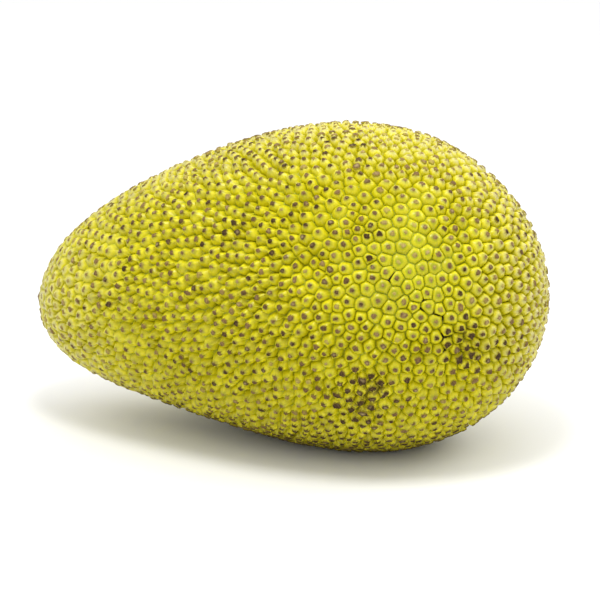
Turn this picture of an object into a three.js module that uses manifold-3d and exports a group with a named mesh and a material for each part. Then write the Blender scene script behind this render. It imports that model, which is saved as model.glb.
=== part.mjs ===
// A whole jackfruit lying on its side: one solid body, in millimetres, +Z up.
// The long axis runs along X, the narrow stalk end towards -X and the blunt end towards +X.
// The origin is the middle of the small flat spot that the fruit rests on.
import * as THREE from "three";
import { mergeVertices } from "three/addons/utils/BufferGeometryUtils.js";
import Module from "manifold-3d";

// Driving dimensions.
const AXIS_LENGTH = 360; // stalk end to blunt end, along the fruit's own axis
const MIDDLE_RADIUS = 105.4; // halfway along the axis, over the tips of the tubercles
const BLUNT_FULLNESS = 0.349; // how much fatter the blunt half is than the narrow one
const END_FULLNESS = 0.046; // how square both ends are
const NARROW_FULLNESS = -0.162; // takes the fullness back at the very ends
const ARCH_HEIGHT = 9.1; // how far the back of the fruit bows up between its ends
const ARCH_LEAN = -5.2; // moves the top of the bow towards the narrow end
const NARROW_END_DROP = THREE.MathUtils.degToRad(6); // how the axis tips down to the narrow end
const FLAT_DEPTH = 5; // how far the resting spot is pressed into the round of the underside
const MESH_DETAIL = 14; // how often each edge of the icosahedron is split

const RIND = new THREE.MeshStandardMaterial({
  color: 0xc2b723,
  roughness: 0.55,
  metalness: 0,
});

const wasm = await Module();
wasm.setup();

// The fruit's radius over the tubercles at a place along its axis, from -1 at the narrow end to 1 at the blunt end,
// as a multiple of a plain ellipse's radius there.
function fullness(along) {
  return (
    1 +
    BLUNT_FULLNESS * along +
    END_FULLNESS * along ** 2 +
    NARROW_FULLNESS * along ** 3
  );
}

// How far the axis is lifted by the bow of the fruit at a place along it.
function arch(along) {
  return (ARCH_HEIGHT + ARCH_LEAN * along) * (1 - along ** 2);
}

// The round body before its underside is pressed flat: a unit sphere whose every point is moved out to the fruit.
function roundBody() {
  const body = new THREE.IcosahedronGeometry(1, MESH_DETAIL);
  const point = body.attributes.position;
  for (let i = 0; i < point.count; i++) {
    const along = point.getX(i);
    const girth = MIDDLE_RADIUS * fullness(along);
    point.setXYZ(
      i,
      (along * AXIS_LENGTH) / 2,
      point.getY(i) * girth,
      point.getZ(i) * girth + arch(along),
    );
  }
  body.rotateY(-NARROW_END_DROP);
  return body;
}

// A closed geometry as a solid that can be cut.
function solidOf(geometry) {
  const bare = geometry.clone();
  bare.deleteAttribute("normal");
  bare.deleteAttribute("uv");
  const merged = mergeVertices(bare, 1e-3);
  return new wasm.Manifold(
    new wasm.Mesh({
      numProp: 3,
      vertProperties: merged.attributes.position.array,
      triVerts: new Uint32Array(merged.index.array),
    }),
  );
}

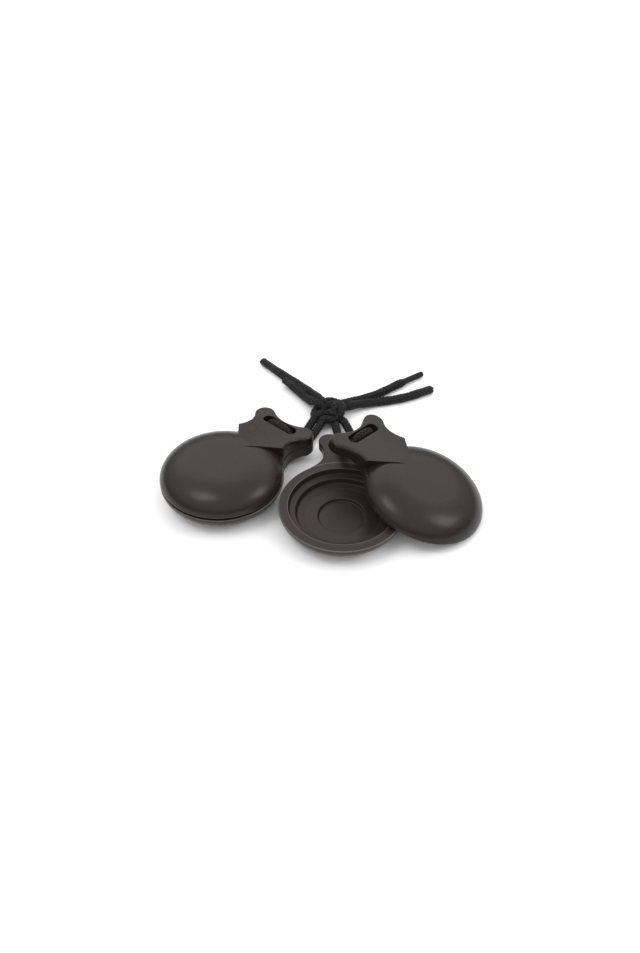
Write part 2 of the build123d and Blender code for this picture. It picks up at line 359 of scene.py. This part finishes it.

- [Written instruction]
Give the records above again, word for word.

- [Final result]
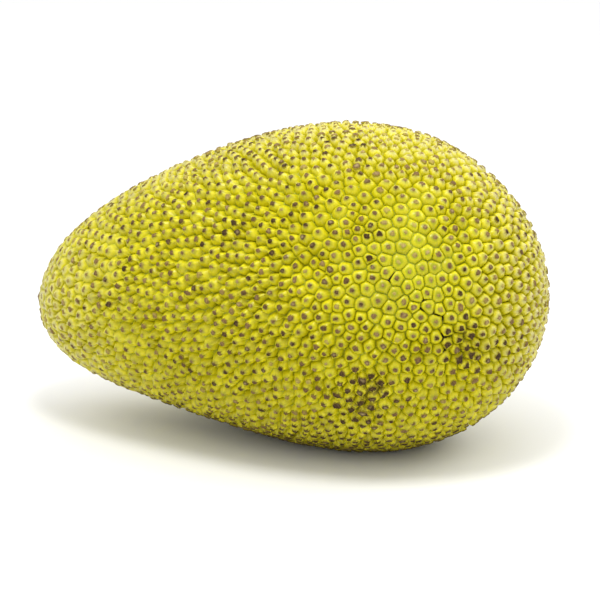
Turn this picture of an object into a three.js module that uses manifold-3d and exports a group with a named mesh and a material for each part. Then write the Blender scene script behind this render. It imports that model, which is saved as model.glb.
=== part.mjs ===
// A whole jackfruit lying on its side: one solid body, in millimetres, +Z up.
// The long axis runs along X, the narrow stalk end towards -X and the blunt end towards +X.
// The origin is the middle of the small flat spot that the fruit rests on.
import * as THREE from "three";
import { mergeVertices } from "three/addons/utils/BufferGeometryUtils.js";
import Module from "manifold-3d";

// Driving dimensions.
const AXIS_LENGTH = 360; // stalk end to blunt end, along the fruit's own axis
const MIDDLE_RADIUS = 105.4; // halfway along the axis, over the tips of the tubercles
const BLUNT_FULLNESS = 0.349; // how much fatter the blunt half is than the narrow one
const END_FULLNESS = 0.046; // how square both ends are
const NARROW_FULLNESS = -0.162; // takes the fullness back at the very ends
const ARCH_HEIGHT = 9.1; // how far the back of the fruit bows up between its ends
const ARCH_LEAN = -5.2; // moves the top of the bow towards the narrow end
const NARROW_END_DROP = THREE.MathUtils.degToRad(6); // how the axis tips down to the narrow end
const FLAT_DEPTH = 5; // how far the resting spot is pressed into the round of the underside
const MESH_DETAIL = 14; // how often each edge of the icosahedron is split

const RIND = new THREE.MeshStandardMaterial({
  color: 0xc2b723,
  roughness: 0.55,
  metalness: 0,
});

const wasm = await Module();
wasm.setup();

// The fruit's radius over the tubercles at a place along its axis, from -1 at the narrow end to 1 at the blunt end,
// as a multiple of a plain ellipse's radius there.
function fullness(along) {
  return (
    1 +
    BLUNT_FULLNESS * along +
    END_FULLNESS * along ** 2 +
    NARROW_FULLNESS * along ** 3
  );
}

// How far the axis is lifted by the bow of the fruit at a place along it.
function arch(along) {
  return (ARCH_HEIGHT + ARCH_LEAN * along) * (1 - along ** 2);
}

// The round body before its underside is pressed flat: a unit sphere whose every point is moved out to the fruit.
function roundBody() {
  const body = new THREE.IcosahedronGeometry(1, MESH_DETAIL);
  const point = body.attributes.position;
  for (let i = 0; i < point.count; i++) {
    const along = point.getX(i);
    const girth = MIDDLE_RADIUS * fullness(along);
    point.setXYZ(
      i,
      (along * AXIS_LENGTH) / 2,
      point.getY(i) * girth,
      point.getZ(i) * girth + arch(along),
    );
  }
  body.rotateY(-NARROW_END_DROP);
  return body;
}

// A closed geometry as a solid that can be cut.
function solidOf(geometry) {
  const bare = geometry.clone();
  bare.deleteAttribute("normal");
  bare.deleteAttribute("uv");
  const merged = mergeVertices(bare, 1e-3);
  return new wasm.Manifold(
    new wasm.Mesh({
      numProp: 3,
      vertProperties: merged.attributes.position.array,
      triVerts: new Uint32Array(merged.index.array),
    }),
  );
}

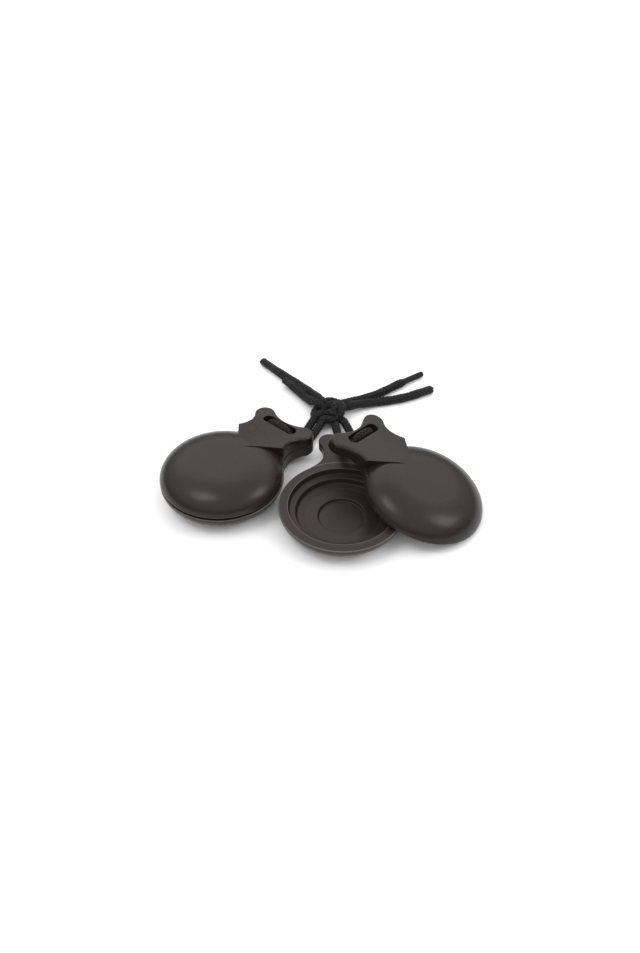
Write part 2 of the build123d and Blender code for this picture. It picks up at line 359 of scene.py. This part finishes it.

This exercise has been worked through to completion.